**EXERCISE**
State how many lines of the entries below hold the word "finishes"; reply with nothing but the number.

**EXERCISE DATA**
========================================================================
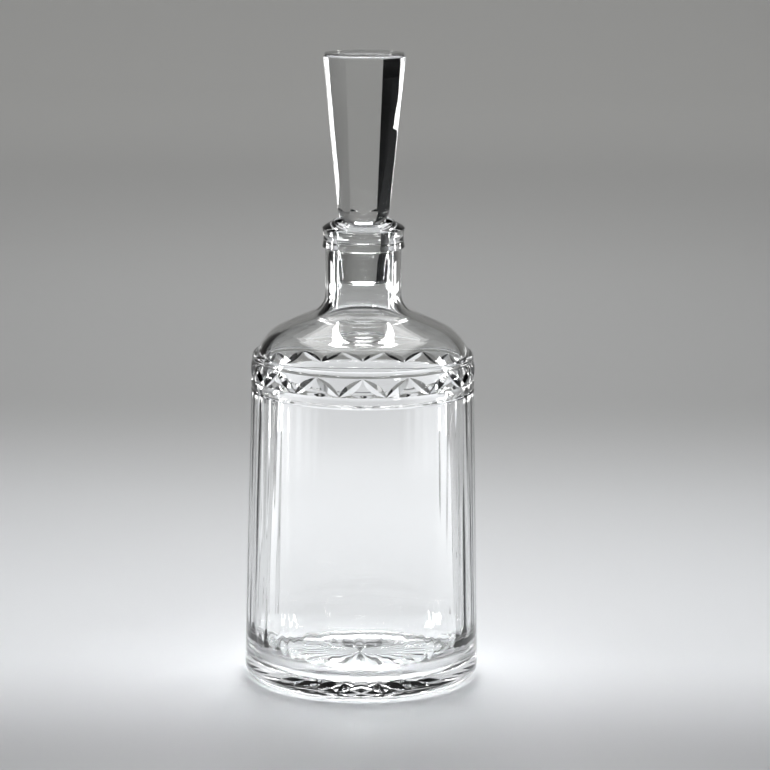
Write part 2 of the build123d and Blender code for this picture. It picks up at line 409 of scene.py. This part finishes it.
========================================================================
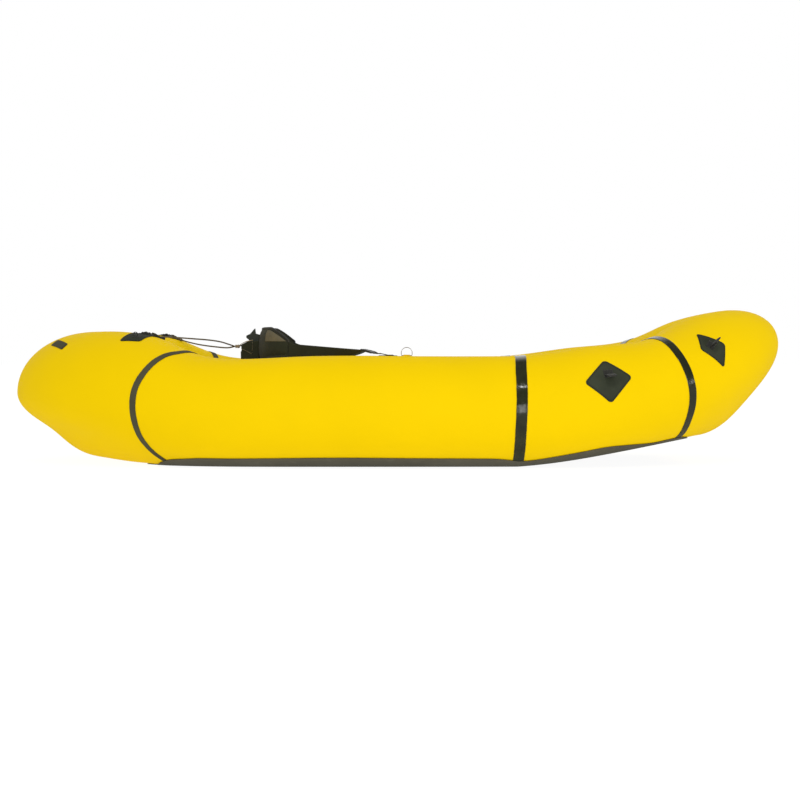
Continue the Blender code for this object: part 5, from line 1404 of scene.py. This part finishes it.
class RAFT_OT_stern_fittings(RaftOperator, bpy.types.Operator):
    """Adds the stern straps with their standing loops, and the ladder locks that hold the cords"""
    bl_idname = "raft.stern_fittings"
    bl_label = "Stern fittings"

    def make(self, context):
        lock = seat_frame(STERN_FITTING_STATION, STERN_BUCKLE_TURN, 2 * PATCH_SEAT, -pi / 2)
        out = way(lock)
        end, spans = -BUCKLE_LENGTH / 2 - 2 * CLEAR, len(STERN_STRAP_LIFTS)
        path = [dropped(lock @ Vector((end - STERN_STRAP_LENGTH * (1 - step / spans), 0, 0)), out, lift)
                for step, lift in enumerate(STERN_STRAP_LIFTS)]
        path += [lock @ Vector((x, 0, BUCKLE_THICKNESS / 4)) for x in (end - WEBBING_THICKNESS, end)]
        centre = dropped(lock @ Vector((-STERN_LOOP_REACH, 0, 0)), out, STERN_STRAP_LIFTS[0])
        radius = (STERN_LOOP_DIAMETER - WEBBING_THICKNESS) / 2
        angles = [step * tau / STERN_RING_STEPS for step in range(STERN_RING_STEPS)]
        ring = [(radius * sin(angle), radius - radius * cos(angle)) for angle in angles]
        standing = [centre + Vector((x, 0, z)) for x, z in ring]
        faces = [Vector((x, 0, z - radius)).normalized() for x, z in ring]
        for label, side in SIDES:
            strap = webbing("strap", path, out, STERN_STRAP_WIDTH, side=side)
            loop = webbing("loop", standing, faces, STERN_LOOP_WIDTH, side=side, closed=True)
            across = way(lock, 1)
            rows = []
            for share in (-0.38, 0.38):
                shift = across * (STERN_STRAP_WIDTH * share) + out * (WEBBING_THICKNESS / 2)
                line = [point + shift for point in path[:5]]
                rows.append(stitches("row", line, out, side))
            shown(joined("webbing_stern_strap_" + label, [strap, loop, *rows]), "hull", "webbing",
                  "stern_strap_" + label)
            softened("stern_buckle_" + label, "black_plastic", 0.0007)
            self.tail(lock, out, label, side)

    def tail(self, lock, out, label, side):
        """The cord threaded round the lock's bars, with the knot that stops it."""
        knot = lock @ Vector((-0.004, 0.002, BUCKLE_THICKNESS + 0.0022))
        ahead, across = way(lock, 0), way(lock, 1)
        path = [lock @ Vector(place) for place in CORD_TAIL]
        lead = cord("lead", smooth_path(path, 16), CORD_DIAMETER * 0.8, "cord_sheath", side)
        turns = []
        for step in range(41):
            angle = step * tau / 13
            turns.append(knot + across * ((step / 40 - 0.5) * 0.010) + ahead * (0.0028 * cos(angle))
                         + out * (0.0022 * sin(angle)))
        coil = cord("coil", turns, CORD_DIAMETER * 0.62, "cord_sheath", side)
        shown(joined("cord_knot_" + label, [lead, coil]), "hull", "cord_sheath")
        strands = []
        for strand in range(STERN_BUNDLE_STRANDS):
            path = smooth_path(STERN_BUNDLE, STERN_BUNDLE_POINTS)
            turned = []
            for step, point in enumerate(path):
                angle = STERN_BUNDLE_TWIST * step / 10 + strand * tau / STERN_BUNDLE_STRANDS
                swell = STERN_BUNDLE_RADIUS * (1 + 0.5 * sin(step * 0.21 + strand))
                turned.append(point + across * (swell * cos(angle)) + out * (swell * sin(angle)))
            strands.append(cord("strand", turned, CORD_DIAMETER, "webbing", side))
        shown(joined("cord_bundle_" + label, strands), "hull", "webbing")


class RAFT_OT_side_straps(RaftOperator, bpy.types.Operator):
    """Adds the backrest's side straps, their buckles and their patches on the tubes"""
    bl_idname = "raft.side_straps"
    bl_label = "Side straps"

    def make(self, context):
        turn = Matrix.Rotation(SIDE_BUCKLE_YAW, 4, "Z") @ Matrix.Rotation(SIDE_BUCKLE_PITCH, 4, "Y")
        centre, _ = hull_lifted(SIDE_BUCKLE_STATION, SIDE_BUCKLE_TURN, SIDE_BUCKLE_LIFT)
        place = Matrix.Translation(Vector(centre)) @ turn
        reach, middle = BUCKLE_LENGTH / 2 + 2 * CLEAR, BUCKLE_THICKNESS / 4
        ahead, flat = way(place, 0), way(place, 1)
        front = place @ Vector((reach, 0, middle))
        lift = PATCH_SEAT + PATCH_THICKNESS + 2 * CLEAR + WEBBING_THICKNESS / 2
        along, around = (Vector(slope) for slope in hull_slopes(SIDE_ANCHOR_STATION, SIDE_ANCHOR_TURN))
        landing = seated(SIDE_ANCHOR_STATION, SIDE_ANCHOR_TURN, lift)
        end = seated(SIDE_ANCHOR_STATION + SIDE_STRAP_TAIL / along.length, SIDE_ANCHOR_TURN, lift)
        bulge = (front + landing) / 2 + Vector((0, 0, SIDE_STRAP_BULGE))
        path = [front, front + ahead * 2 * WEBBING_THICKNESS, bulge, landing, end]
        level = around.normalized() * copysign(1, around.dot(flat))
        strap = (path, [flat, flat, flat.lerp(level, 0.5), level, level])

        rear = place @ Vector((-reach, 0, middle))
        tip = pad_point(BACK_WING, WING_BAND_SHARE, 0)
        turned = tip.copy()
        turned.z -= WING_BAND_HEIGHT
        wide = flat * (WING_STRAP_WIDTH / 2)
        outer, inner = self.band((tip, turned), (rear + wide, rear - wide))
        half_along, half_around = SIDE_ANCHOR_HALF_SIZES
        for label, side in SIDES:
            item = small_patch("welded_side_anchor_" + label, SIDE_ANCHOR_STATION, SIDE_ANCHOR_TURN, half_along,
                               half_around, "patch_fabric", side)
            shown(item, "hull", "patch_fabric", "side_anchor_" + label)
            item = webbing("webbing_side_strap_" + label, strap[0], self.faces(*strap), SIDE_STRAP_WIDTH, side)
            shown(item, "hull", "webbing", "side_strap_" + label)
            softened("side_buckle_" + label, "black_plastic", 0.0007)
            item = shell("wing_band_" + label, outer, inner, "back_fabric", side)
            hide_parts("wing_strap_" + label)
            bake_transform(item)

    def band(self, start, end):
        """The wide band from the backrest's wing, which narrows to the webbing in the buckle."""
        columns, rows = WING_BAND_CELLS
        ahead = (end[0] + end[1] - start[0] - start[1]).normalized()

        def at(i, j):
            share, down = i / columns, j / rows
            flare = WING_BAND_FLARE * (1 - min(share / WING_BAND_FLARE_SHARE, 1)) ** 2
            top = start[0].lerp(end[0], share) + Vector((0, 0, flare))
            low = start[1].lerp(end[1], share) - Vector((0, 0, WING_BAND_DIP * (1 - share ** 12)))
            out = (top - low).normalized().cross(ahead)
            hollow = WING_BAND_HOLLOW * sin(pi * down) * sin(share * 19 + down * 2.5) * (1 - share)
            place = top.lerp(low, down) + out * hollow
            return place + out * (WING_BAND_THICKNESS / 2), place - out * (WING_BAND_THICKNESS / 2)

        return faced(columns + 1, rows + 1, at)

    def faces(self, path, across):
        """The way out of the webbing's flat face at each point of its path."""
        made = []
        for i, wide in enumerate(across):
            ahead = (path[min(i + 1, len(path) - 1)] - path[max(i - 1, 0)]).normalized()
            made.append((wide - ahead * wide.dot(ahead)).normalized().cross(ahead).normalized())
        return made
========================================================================
**TASK SOLUTION**
2